Like I said, made up. In this case, made up less than 100 years ago. Somehow I doubt it ever entered public use the way 'antidisestablishmentarianism' once did. If anyone ever tried to say it, it would have most likely been in connection with longest-word contests.

Another pretty long word, floccinaucinihilipilification—meaning “the action or habit of estimating as worthless”—was created by mashing together four words in a Latin grammar book that all meant something with little value and adding -fication at the end.

And who doesn't need a -fication? That was the other long word I had memorized, incidentally. It seems appropriate in this context, though, as I consider the competition for longest word to be of little value.

There are even longer words than pneumonoultramicroscopicsilicovolcanoconiosis out there—you just won’t necessarily find them in a dictionary.

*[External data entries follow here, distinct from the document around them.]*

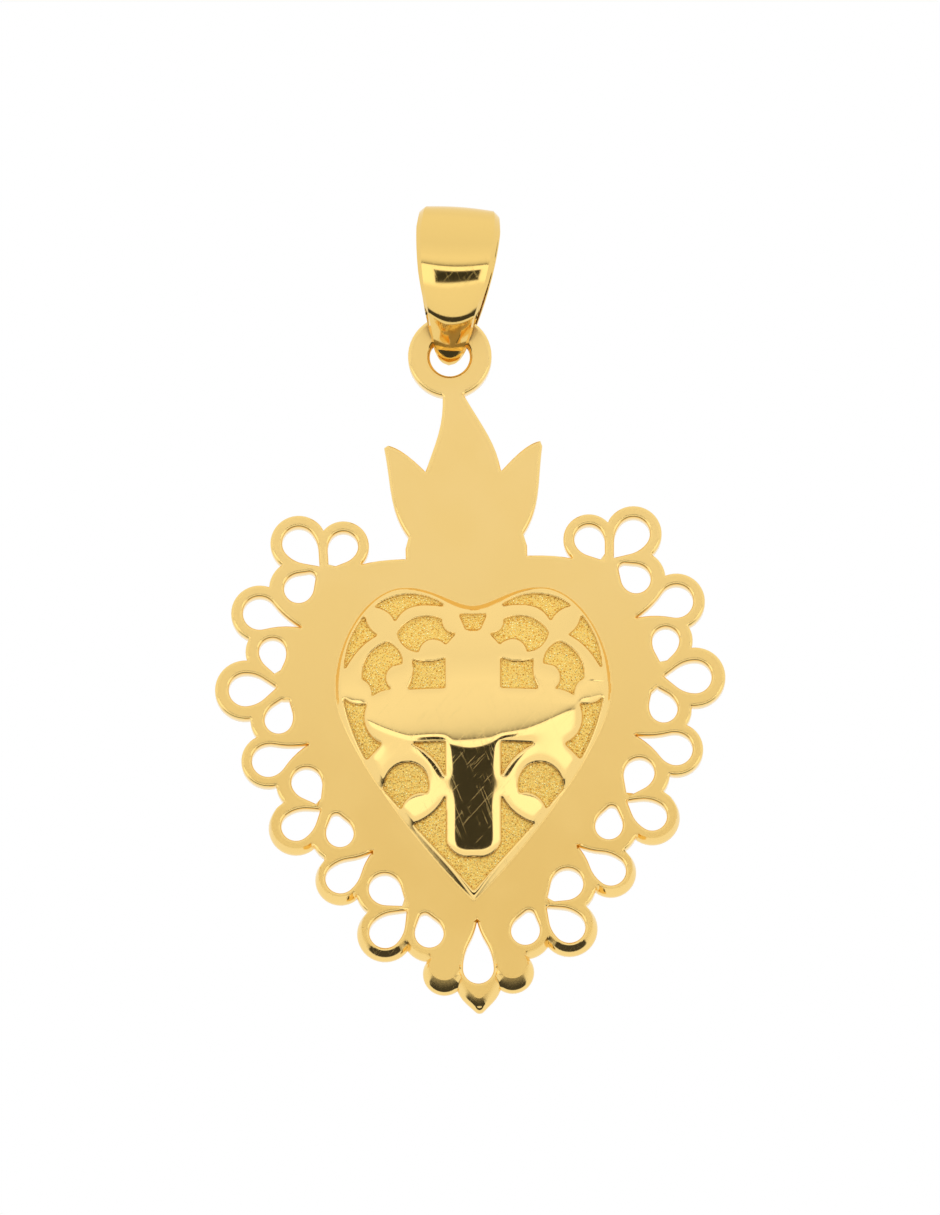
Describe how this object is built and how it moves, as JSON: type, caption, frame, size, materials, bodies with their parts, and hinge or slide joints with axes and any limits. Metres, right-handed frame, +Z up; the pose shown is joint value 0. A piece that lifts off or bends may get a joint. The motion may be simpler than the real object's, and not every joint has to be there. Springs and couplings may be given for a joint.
{
  "type": "heart pendant",
  "caption": "Pierced and stamped gold pendant: a domed heart with a cross and scrolls inside a lace border, a flame above it, and a tapered folded bail through its eyelet",
  "frame": {"origin": "where the chain bears, inside the crown of the bail", "axes": "+Z up as it hangs, face to -Y, +X to the viewer's right; one unit is a metre"},
  "size_m": [0.0255, 0.0052, 0.0411],
  "materials": {
    "plate_gold": "satin plate, polished dome and edges, stippled grounds",
    "bail_gold": "polished"
  },
  "bodies": {
    "bail_body": {"bail": "bail_gold"},
    "plate_body": {"heart_plate": "plate_gold"}
  },
  "joints": [
    {"name": "eyelet_swing", "type": "hinge", "parent": "bail_body", "child": "plate_body", "pos_m": [-0.00056, 0.00115, -0.0054], "axis": [1, 0, 0], "range_deg": [-32, 46]}
  ]
}
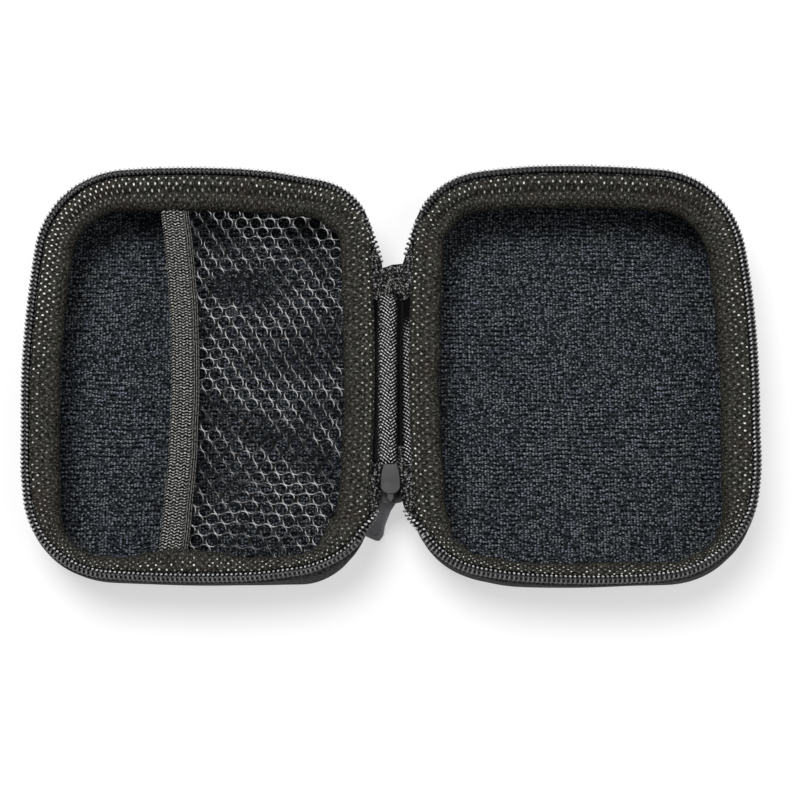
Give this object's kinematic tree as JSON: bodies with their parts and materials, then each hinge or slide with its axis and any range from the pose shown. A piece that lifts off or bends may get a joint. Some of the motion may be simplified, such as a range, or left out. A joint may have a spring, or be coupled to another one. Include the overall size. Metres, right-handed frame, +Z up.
{
  "type": "zip-up hard case",
  "caption": "Small semi-rigid zip-up case, open flat: moulded base tray, lid tray with a net pocket, fabric spine, zipper chain round both rims, slider with a pull.",
  "frame": {"origin": "on the surface that the open case lies on, midway between the two halves", "axes": "+X from the lid half to the base half, +Y along the spine away from the slider, +Z up"},
  "size_m": [0.2046, 0.119, 0.0237],
  "materials": {
    "shell": "closed-cell foam with a matte woven face",
    "lining": "matte warp knit",
    "binding": "embossed nonwoven with glossy points",
    "webbing": "herringbone webbing",
    "tape": "knitted zipper tape",
    "coil": "glossy nylon monofilament",
    "net": "knitted polyester net",
    "elastic": "woven elastic",
    "slider_metal": "matte grey paint",
    "pull_metal": "matte dark grey paint"
  },
  "bodies": {
    "base": {"base_shell": "shell", "base_lining": "lining", "base_binding": "binding", "base_hinge_hem": "webbing", "base_zipper_tape": "tape", "base_zipper_coil": "coil", "base_chain_end_at_slider": "coil", "base_chain_end_at_tab": "coil"},
    "spine": {"hinge_webbing": "webbing", "hinge_backing": "webbing", "hinge_end_tab": "tape", "joined_chain_teeth": "coil", "joined_chain_tape": "tape"},
    "lid": {"lid_shell": "shell", "lid_lining": "lining", "lid_binding": "binding", "lid_hinge_hem": "webbing", "lid_zipper_tape": "tape", "lid_zipper_coil": "coil", "lid_chain_end_at_slider": "coil", "lid_chain_end_at_tab": "coil", "pocket_net": "net", "pocket_elastic": "elastic"},
    "slider": {"slider_body": "slider_metal", "slider_bail": "slider_metal"},
    "pull": {"pull_tab": "pull_metal"}
  },
  "joints": [
    {"name": "spine_fold", "type": "hinge", "parent": "base", "child": "spine", "pos_m": [0.004, 0, 0.019], "axis": [0, 1, 0], "range_deg": [0, 90], "deforming": ["base_chain_end_at_slider", "base_chain_end_at_tab"]},
    {"name": "lid_fold", "type": "hinge", "parent": "spine", "child": "lid", "pos_m": [-0.004, 0, 0.019], "axis": [0, 1, 0], "range_deg": [0, 90], "deforming": ["lid_chain_end_at_slider", "lid_chain_end_at_tab"]},
    {"name": "slider_travel", "type": "slide", "parent": "spine", "child": "slider", "axis": [0, -1, 0], "range_m": [0, 0.003]},
    {"name": "pull_swing", "type": "hinge", "parent": "slider", "child": "pull", "pos_m": [0, -0.03199, 0.0129], "axis": [0.9135, -0.4067, 0], "range_deg": [-12, 70]}
  ]
}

I'm reminded of the Blackadder the Third dictionary scene, which is second only to the "Scottish Play" scene from the same serial in its capacity to send me into paroxysms of cacchination:



As the article points out, words of even greater length are possible. They already exist in technical fields such as chemistry, so it's questionable if the matter can ever be settled with any definitization, as words can be crafted at any time by nearly anyone.

The thing that's important is the usefulness of the word. Useful ones enter the lexicon with disturbing regularity. One might even say that what matters most isn't length, but girth.